▶ **What to produce**: Give the data again exactly, from its opening line through the line in which "obj.data.transform(world)" appears.
-------- Given information
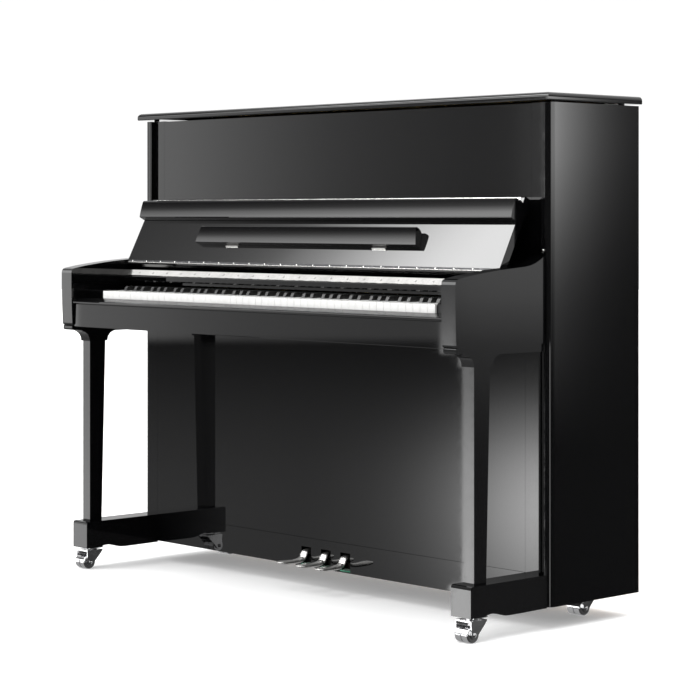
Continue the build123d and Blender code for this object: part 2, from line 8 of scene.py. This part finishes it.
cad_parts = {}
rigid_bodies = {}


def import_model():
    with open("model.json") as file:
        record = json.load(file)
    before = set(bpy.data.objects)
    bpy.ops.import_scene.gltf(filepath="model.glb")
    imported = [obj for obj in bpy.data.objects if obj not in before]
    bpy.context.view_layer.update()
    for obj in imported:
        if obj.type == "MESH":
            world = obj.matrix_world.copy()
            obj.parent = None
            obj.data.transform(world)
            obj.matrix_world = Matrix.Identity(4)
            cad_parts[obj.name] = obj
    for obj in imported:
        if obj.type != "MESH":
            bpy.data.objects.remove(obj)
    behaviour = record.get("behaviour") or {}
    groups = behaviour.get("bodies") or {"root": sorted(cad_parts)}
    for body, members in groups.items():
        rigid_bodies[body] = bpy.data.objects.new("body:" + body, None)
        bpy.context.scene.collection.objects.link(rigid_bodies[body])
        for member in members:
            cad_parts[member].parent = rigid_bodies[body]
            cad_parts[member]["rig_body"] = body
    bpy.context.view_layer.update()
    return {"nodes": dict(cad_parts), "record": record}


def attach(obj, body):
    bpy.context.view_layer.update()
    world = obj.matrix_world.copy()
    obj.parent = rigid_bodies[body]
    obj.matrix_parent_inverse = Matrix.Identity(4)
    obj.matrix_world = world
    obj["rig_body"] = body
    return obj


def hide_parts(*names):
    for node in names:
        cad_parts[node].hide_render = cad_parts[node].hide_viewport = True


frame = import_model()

N = frame["nodes"]
col = bpy.context.scene.collection


# ------------------------------------------------------------------ helpers
def new_mat(name):
    m = bpy.data.materials.new(name)
    m.use_nodes = True
    nt = m.node_tree
    nt.nodes.clear()
    out = nt.nodes.new("ShaderNodeOutputMaterial")
    bsdf = nt.nodes.new("ShaderNodeBsdfPrincipled")
    nt.links.new(bsdf.outputs[0], out.inputs[0])
    return m, nt, bsdf


def tex_obj(nt, scale=(1, 1, 1)):
    tc = nt.nodes.new("ShaderNodeTexCoord")
    mp = nt.nodes.new("ShaderNodeMapping")
    mp.inputs["Scale"].default_value = scale
    nt.links.new(tc.outputs["Object"], mp.inputs["Vector"])
    return mp.outputs[0]


def noise(nt, vec, scale, detail=3.0, rough=0.5):
    n = nt.nodes.new("ShaderNodeTexNoise")
    n.inputs["Scale"].default_value = scale
    n.inputs["Detail"].default_value = detail
    n.inputs["Roughness"].default_value = rough
    nt.links.new(vec, n.inputs["Vector"])
    return n.outputs["Fac"]


def remap(nt, val, a, b, c, d):
    r = nt.nodes.new("ShaderNodeMapRange")
    r.inputs["From Min"].default_value = a
    r.inputs["From Max"].default_value = b
    r.inputs["To Min"].default_value = c
    r.inputs["To Max"].default_value = d
    nt.links.new(val, r.inputs["Value"])
    return r.outputs[0]


def ramp(nt, val, stops):
    r = nt.nodes.new("ShaderNodeValToRGB")
    el = r.color_ramp.elements
    while len(el) < len(stops):
        el.new(0.5)
    for e, (p, c) in zip(el, stops):
        e.position = p
        e.color = (*c, 1)
    nt.links.new(val, r.inputs[0])
    return r.outputs[0]


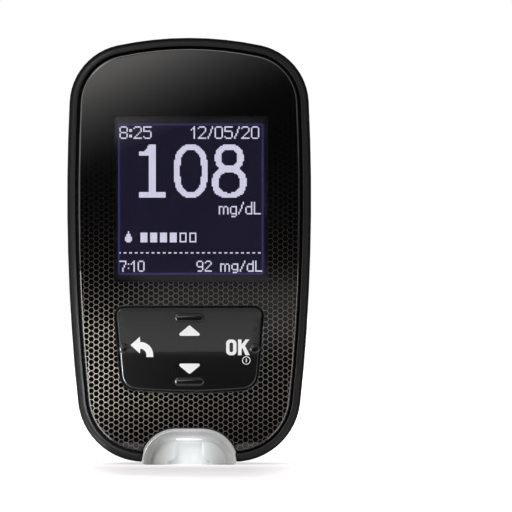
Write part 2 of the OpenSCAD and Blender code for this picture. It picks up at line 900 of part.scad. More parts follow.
----------------
▶ **Complete response**:
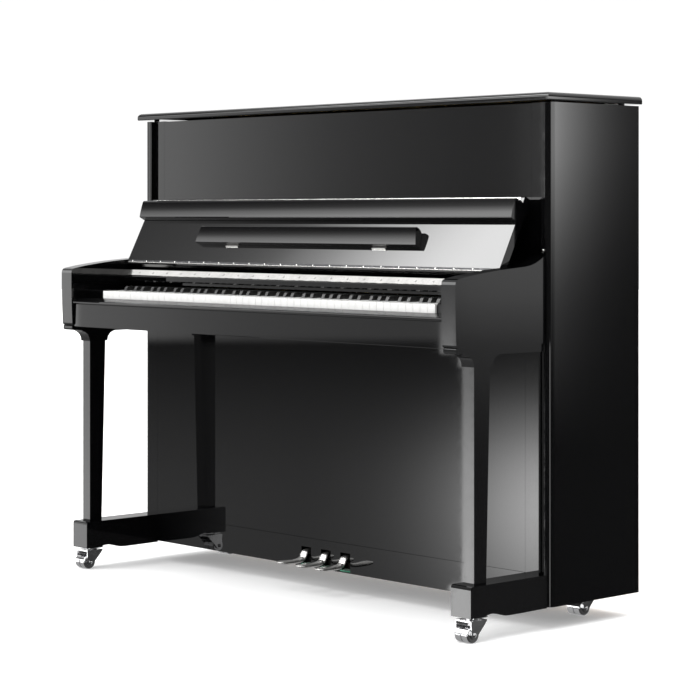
Continue the build123d and Blender code for this object: part 2, from line 8 of scene.py. This part finishes it.
cad_parts = {}
rigid_bodies = {}


def import_model():
    with open("model.json") as file:
        record = json.load(file)
    before = set(bpy.data.objects)
    bpy.ops.import_scene.gltf(filepath="model.glb")
    imported = [obj for obj in bpy.data.objects if obj not in before]
    bpy.context.view_layer.update()
    for obj in imported:
        if obj.type == "MESH":
            world = obj.matrix_world.copy()
            obj.parent = None
            obj.data.transform(world)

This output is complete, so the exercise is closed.